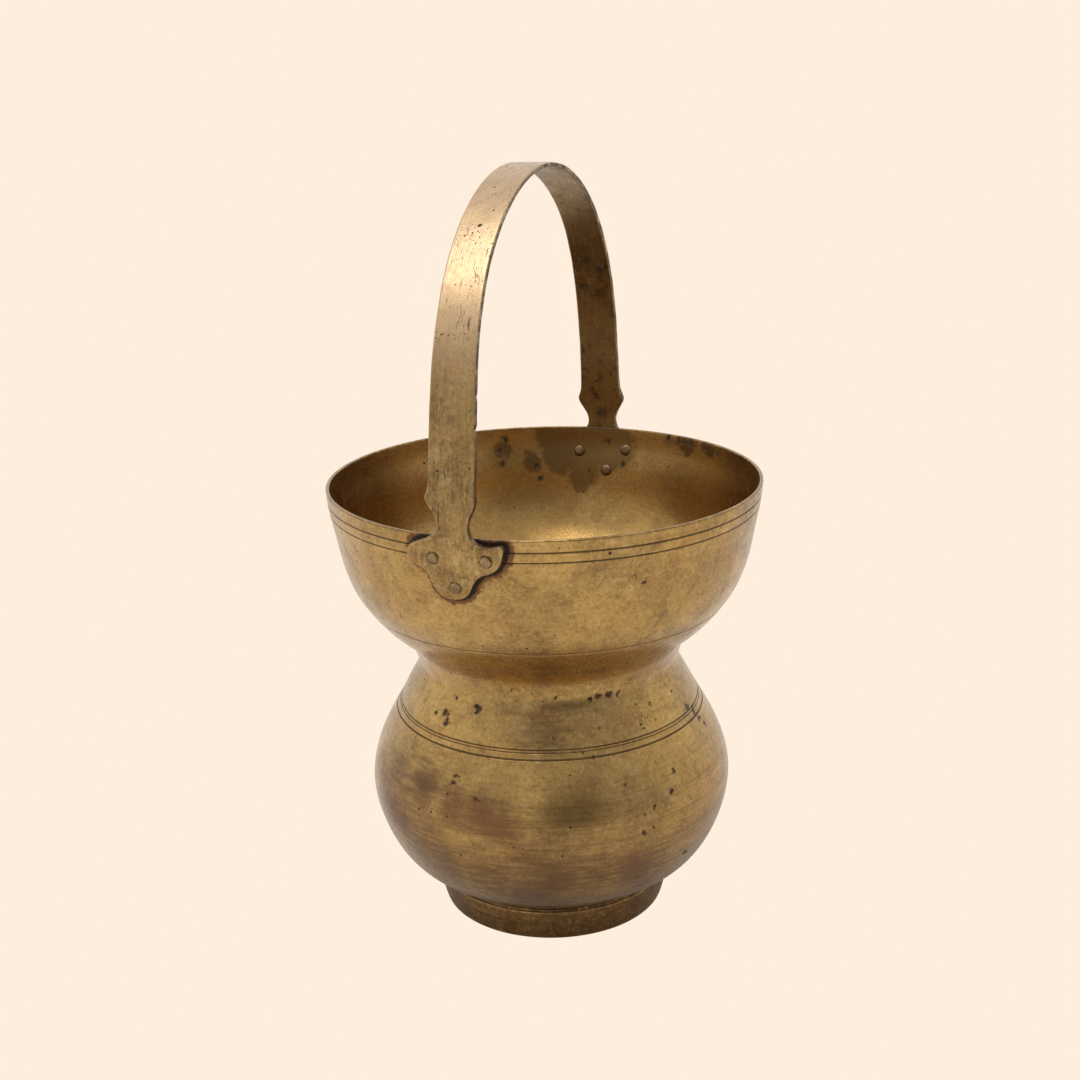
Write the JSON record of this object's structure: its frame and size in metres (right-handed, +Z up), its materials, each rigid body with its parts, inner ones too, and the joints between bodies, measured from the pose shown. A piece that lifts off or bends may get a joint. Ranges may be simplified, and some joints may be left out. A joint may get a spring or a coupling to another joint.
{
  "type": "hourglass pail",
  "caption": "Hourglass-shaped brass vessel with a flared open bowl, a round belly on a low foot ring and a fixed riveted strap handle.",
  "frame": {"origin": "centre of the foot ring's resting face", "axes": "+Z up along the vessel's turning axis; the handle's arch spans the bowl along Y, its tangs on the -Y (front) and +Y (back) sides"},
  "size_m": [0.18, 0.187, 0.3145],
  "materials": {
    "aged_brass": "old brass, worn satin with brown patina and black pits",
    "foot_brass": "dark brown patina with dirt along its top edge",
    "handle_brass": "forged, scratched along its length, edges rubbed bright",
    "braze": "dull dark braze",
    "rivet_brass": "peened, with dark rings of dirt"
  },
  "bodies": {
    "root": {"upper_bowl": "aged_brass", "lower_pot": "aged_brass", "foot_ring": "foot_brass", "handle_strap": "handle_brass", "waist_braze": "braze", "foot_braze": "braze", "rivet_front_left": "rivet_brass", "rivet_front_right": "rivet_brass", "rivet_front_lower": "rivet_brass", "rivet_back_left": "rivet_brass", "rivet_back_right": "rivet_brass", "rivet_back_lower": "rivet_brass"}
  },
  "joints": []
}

━━━━

WHAT TO PRODUCE:
Determine how many lines of the data contain the word "materials", and reply with that number only.

WRITTEN SOLUTION:
2